Required work =
Your task is to output the data exactly as it stands.

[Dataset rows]
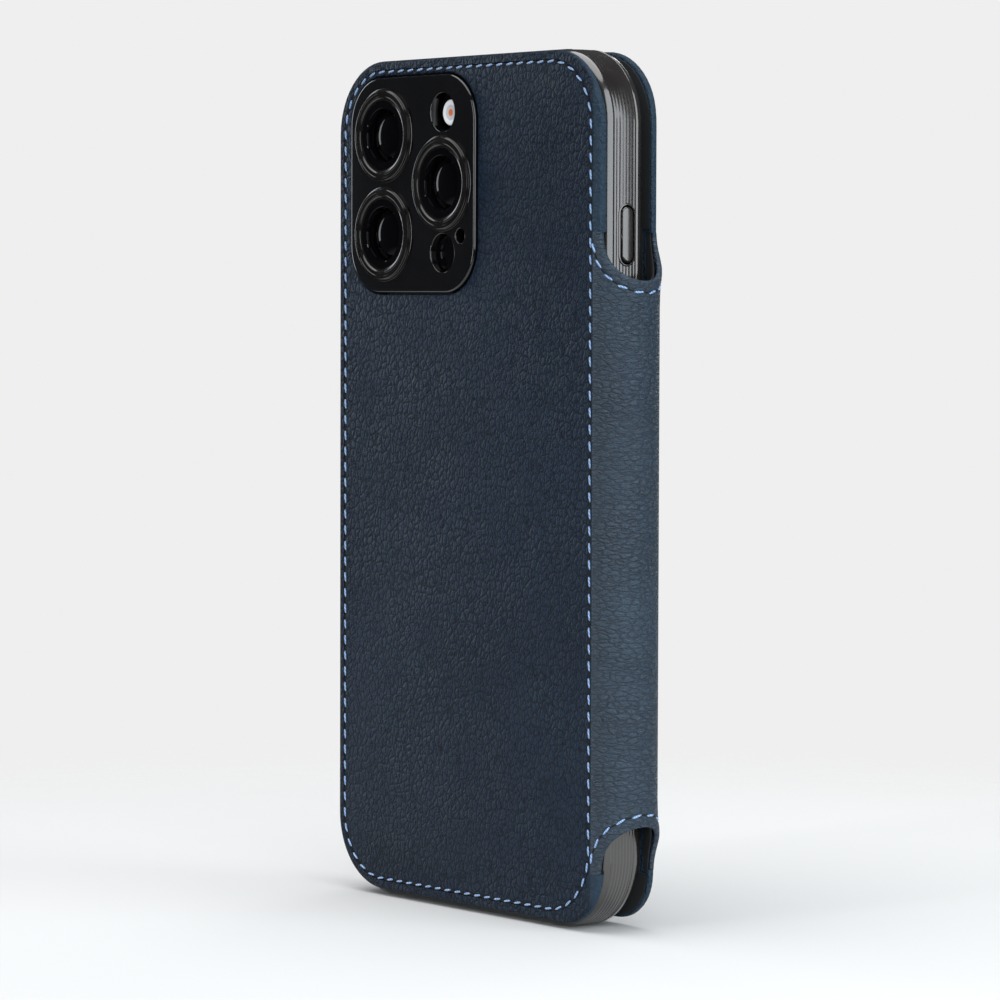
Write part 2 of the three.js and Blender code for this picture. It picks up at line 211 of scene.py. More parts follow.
# A hole's rounded mouth and its wall down to the far face: returns its two loops of edges.
def holeThrough(bm, corners, mouth, far, rounding, steps=14):
    turn = 1 if far > mouth else -1
    face = outline(bm, corners, mouth, steps)
    mouthLoop = list(face.edges)
    arcs = 5
    for k in range(arcs):
        low, high = math.pi / 2 * k / arcs, math.pi / 2 * (k + 1) / arcs
        width = rounding * (math.sin(high) - math.sin(low))
        step(bm, face, width, turn * rounding * (math.cos(low) - math.cos(high)))
    step(bm, face, tiny, far - mouth - turn * rounding)
    return mouthLoop, openFace(bm, face)


def atButt(co):
    return co.x > spineX - tiny and spineFoot - tiny < co.z < spineTop + tiny


def cameraOpening(gap):
    x, z = (plateLow.x + plateHigh.x) / 2, (plateLow.z + plateHigh.z) / 2
    width, height = plateHigh.x - plateLow.x, plateHigh.z - plateLow.z
    return roundAbout(x, z, width + 2 * gap, height + 2 * gap, opening["corner"] + gap)


def seamBox(wider=0):
    inset = panel["seamInset"] - wider
    return (
        backLow.x + inset, spineX - panel["seamToSpine"] + wider,
        backLow.z + inset, backHigh.z - inset, panel["corner"] - inset,
    )


# Where the flat tabs beside the notches lie on the spine's round.
def curlTabs(bm, turn):
    for vert in bm.verts:
        reach = vert.co.x - spineX
        if reach > 0:
            vert.co.y += turn * (spineRadius - math.sqrt(spineRadius ** 2 - reach ** 2))


def leatherPanel(name, outer, inner, cameraHole, material):
    turn = 1 if inner > outer else -1
    bm = bmesh.new()
    outerFace, innerFace = plate(
        bm, panelOutline(), outer, inner, panel["rim"], panel["innerRim"], atButt,
    )
    panelLoop = openFace(bm, outerFace)
    furrow = outline(bm, roundBox(*seamBox(groove["width"] / 2)), outer)
    furrowLoop = list(furrow.edges)
    slices = 6
    for k in range(slices):
        low, high = (math.cos(2 * math.pi * share / slices) for share in (k, k + 1))
        step(bm, furrow, groove["width"] / slices, turn * groove["depth"] * (low - high) / 2)
    middleLoop = openFace(bm, furrow)
    fillBetween(bm, panelLoop + furrowLoop)
    if cameraHole:
        corners = cameraOpening(opening["gap"] + opening["round"])
        mouthLoop, wallLoop = holeThrough(bm, corners, outer, inner, opening["round"])
        fillBetween(bm, middleLoop + mouthLoop)
        fillBetween(bm, openFace(bm, innerFace) + wallLoop)
    else:
        fillBetween(bm, middleLoop)
    curlTabs(bm, turn)
    closeUp(bm)
    return newMesh(name, bm, material)


# Boards and linings: a thin sheet inside the leather's outline.
def innerSheet(name, inset, first, last, cameraHole, material):
    bm = bmesh.new()
    thin = abs(last - first) * 0.3
    firstFace, lastFace = plate(bm, panelOutline(inset, inset), first, last, thin, thin)
    if cameraHole:
        corners = cameraOpening(opening["gap"] + thin)
        mouthLoop, wallLoop = holeThrough(bm, corners, first, last, thin)
        fillBetween(bm, openFace(bm, firstFace) + mouthLoop)
        fillBetween(bm, openFace(bm, lastFace) + wallLoop)
    closeUp(bm)
    return newMesh(name, bm, material)


# Places and headings along a loop with round corners, one every pitch.
def loopPlaces(left, right, foot, top, radius, pitch, shift=0.0):
    width, height, arc = right - left - 2 * radius, top - foot - 2 * radius, radius * math.pi / 2
    total = 2 * (width + height) + 4 * arc
    count = round(total / pitch)
    runs, x, z, heading = [], left + radius, foot, 0.0
    for straight in (width, height, width, height):
        runs.append((straight, x, z, heading, 0))
        x, z = x + straight * math.cos(heading), z + straight * math.sin(heading)
        runs.append((arc, x, z, heading, 1 / radius))
        x += radius * (math.cos(heading) - math.sin(heading))
        z += radius * (math.sin(heading) + math.cos(heading))
        heading += math.pi / 2
    places = []
    for i in range(count):
        distance = (i + shift) * total / count
        for length, x, z, heading, bend in runs:
            if distance <= length:
                break
            distance -= length
        if bend:
            turned = heading + distance * bend
            x += (math.sin(turned) - math.sin(heading)) / bend
            z -= (math.cos(turned) - math.cos(heading)) / bend
            heading = turned
        else:
            x, z = x + distance * math.cos(heading), z + distance * math.sin(heading)
        places.append((x, z, heading))
    return places


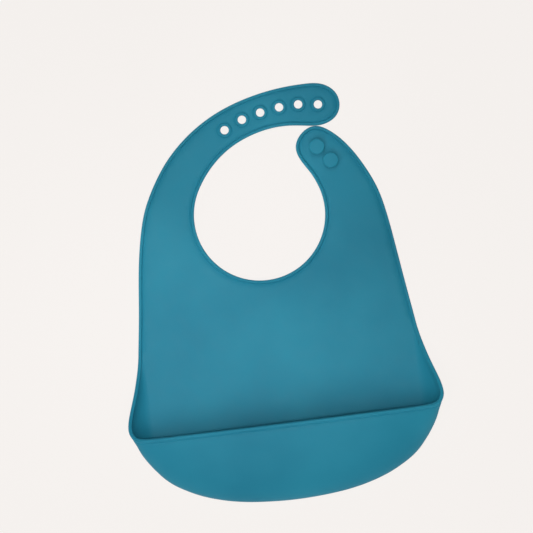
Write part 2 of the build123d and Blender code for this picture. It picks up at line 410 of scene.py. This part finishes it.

Response for this exercise =
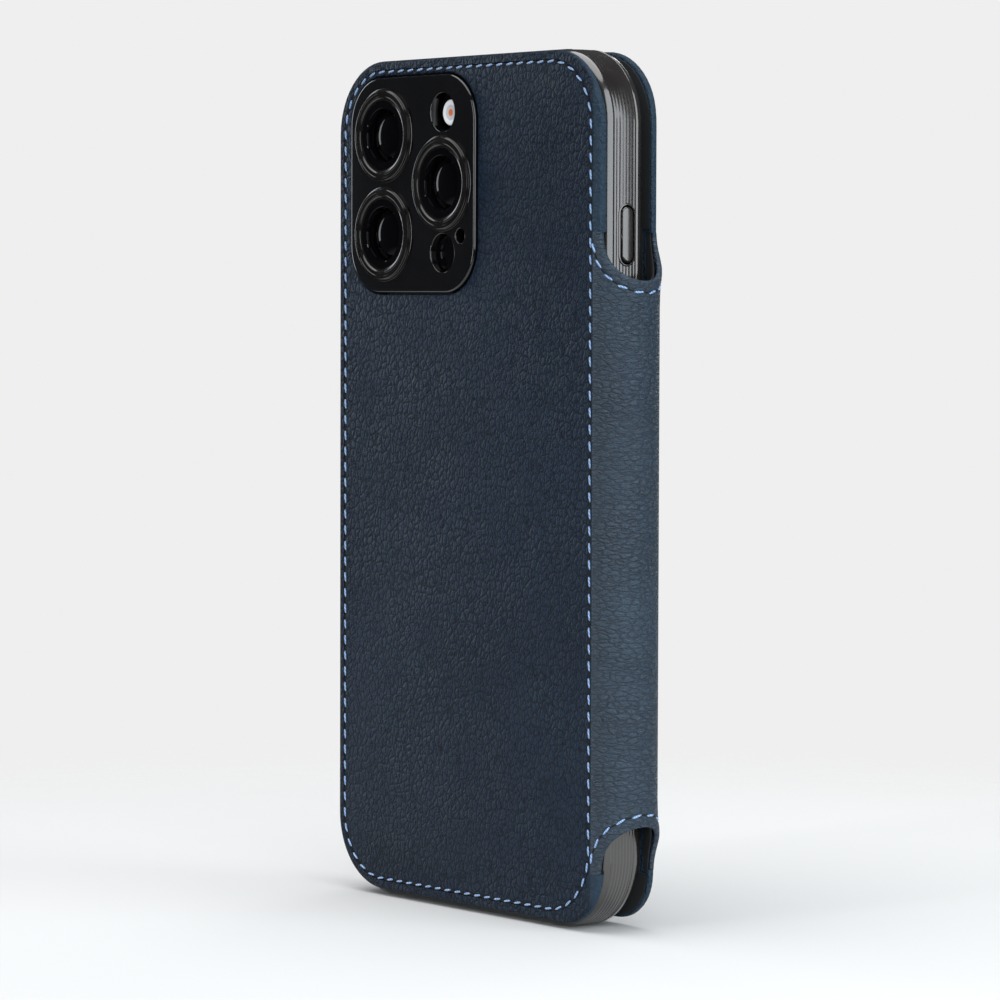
Write part 2 of the three.js and Blender code for this picture. It picks up at line 211 of scene.py. More parts follow.
# A hole's rounded mouth and its wall down to the far face: returns its two loops of edges.
def holeThrough(bm, corners, mouth, far, rounding, steps=14):
    turn = 1 if far > mouth else -1
    face = outline(bm, corners, mouth, steps)
    mouthLoop = list(face.edges)
    arcs = 5
    for k in range(arcs):
        low, high = math.pi / 2 * k / arcs, math.pi / 2 * (k + 1) / arcs
        width = rounding * (math.sin(high) - math.sin(low))
        step(bm, face, width, turn * rounding * (math.cos(low) - math.cos(high)))
    step(bm, face, tiny, far - mouth - turn * rounding)
    return mouthLoop, openFace(bm, face)


def atButt(co):
    return co.x > spineX - tiny and spineFoot - tiny < co.z < spineTop + tiny


def cameraOpening(gap):
    x, z = (plateLow.x + plateHigh.x) / 2, (plateLow.z + plateHigh.z) / 2
    width, height = plateHigh.x - plateLow.x, plateHigh.z - plateLow.z
    return roundAbout(x, z, width + 2 * gap, height + 2 * gap, opening["corner"] + gap)


def seamBox(wider=0):
    inset = panel["seamInset"] - wider
    return (
        backLow.x + inset, spineX - panel["seamToSpine"] + wider,
        backLow.z + inset, backHigh.z - inset, panel["corner"] - inset,
    )


# Where the flat tabs beside the notches lie on the spine's round.
def curlTabs(bm, turn):
    for vert in bm.verts:
        reach = vert.co.x - spineX
        if reach > 0:
            vert.co.y += turn * (spineRadius - math.sqrt(spineRadius ** 2 - reach ** 2))


def leatherPanel(name, outer, inner, cameraHole, material):
    turn = 1 if inner > outer else -1
    bm = bmesh.new()
    outerFace, innerFace = plate(
        bm, panelOutline(), outer, inner, panel["rim"], panel["innerRim"], atButt,
    )
    panelLoop = openFace(bm, outerFace)
    furrow = outline(bm, roundBox(*seamBox(groove["width"] / 2)), outer)
    furrowLoop = list(furrow.edges)
    slices = 6
    for k in range(slices):
        low, high = (math.cos(2 * math.pi * share / slices) for share in (k, k + 1))
        step(bm, furrow, groove["width"] / slices, turn * groove["depth"] * (low - high) / 2)
    middleLoop = openFace(bm, furrow)
    fillBetween(bm, panelLoop + furrowLoop)
    if cameraHole:
        corners = cameraOpening(opening["gap"] + opening["round"])
        mouthLoop, wallLoop = holeThrough(bm, corners, outer, inner, opening["round"])
        fillBetween(bm, middleLoop + mouthLoop)
        fillBetween(bm, openFace(bm, innerFace) + wallLoop)
    else:
        fillBetween(bm, middleLoop)
    curlTabs(bm, turn)
    closeUp(bm)
    return newMesh(name, bm, material)


# Boards and linings: a thin sheet inside the leather's outline.
def innerSheet(name, inset, first, last, cameraHole, material):
    bm = bmesh.new()
    thin = abs(last - first) * 0.3
    firstFace, lastFace = plate(bm, panelOutline(inset, inset), first, last, thin, thin)
    if cameraHole:
        corners = cameraOpening(opening["gap"] + thin)
        mouthLoop, wallLoop = holeThrough(bm, corners, first, last, thin)
        fillBetween(bm, openFace(bm, firstFace) + mouthLoop)
        fillBetween(bm, openFace(bm, lastFace) + wallLoop)
    closeUp(bm)
    return newMesh(name, bm, material)


# Places and headings along a loop with round corners, one every pitch.
def loopPlaces(left, right, foot, top, radius, pitch, shift=0.0):
    width, height, arc = right - left - 2 * radius, top - foot - 2 * radius, radius * math.pi / 2
    total = 2 * (width + height) + 4 * arc
    count = round(total / pitch)
    runs, x, z, heading = [], left + radius, foot, 0.0
    for straight in (width, height, width, height):
        runs.append((straight, x, z, heading, 0))
        x, z = x + straight * math.cos(heading), z + straight * math.sin(heading)
        runs.append((arc, x, z, heading, 1 / radius))
        x += radius * (math.cos(heading) - math.sin(heading))
        z += radius * (math.sin(heading) + math.cos(heading))
        heading += math.pi / 2
    places = []
    for i in range(count):
        distance = (i + shift) * total / count
        for length, x, z, heading, bend in runs:
            if distance <= length:
                break
            distance -= length
        if bend:
            turned = heading + distance * bend
            x += (math.sin(turned) - math.sin(heading)) / bend
            z -= (math.cos(turned) - math.cos(heading)) / bend
            heading = turned
        else:
            x, z = x + distance * math.cos(heading), z + distance * math.sin(heading)
        places.append((x, z, heading))
    return places


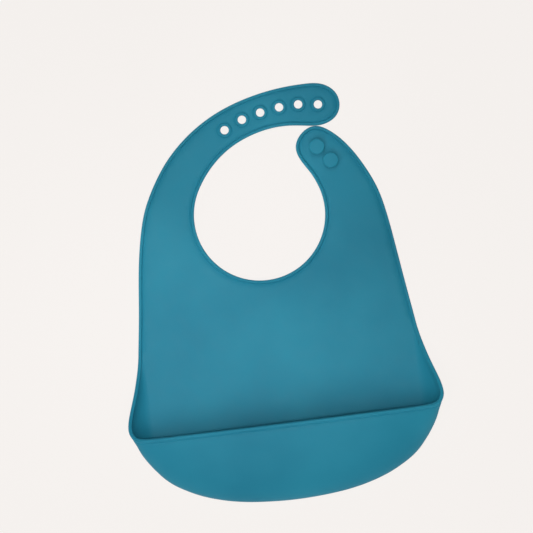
Write part 2 of the build123d and Blender code for this picture. It picks up at line 410 of scene.py. This part finishes it.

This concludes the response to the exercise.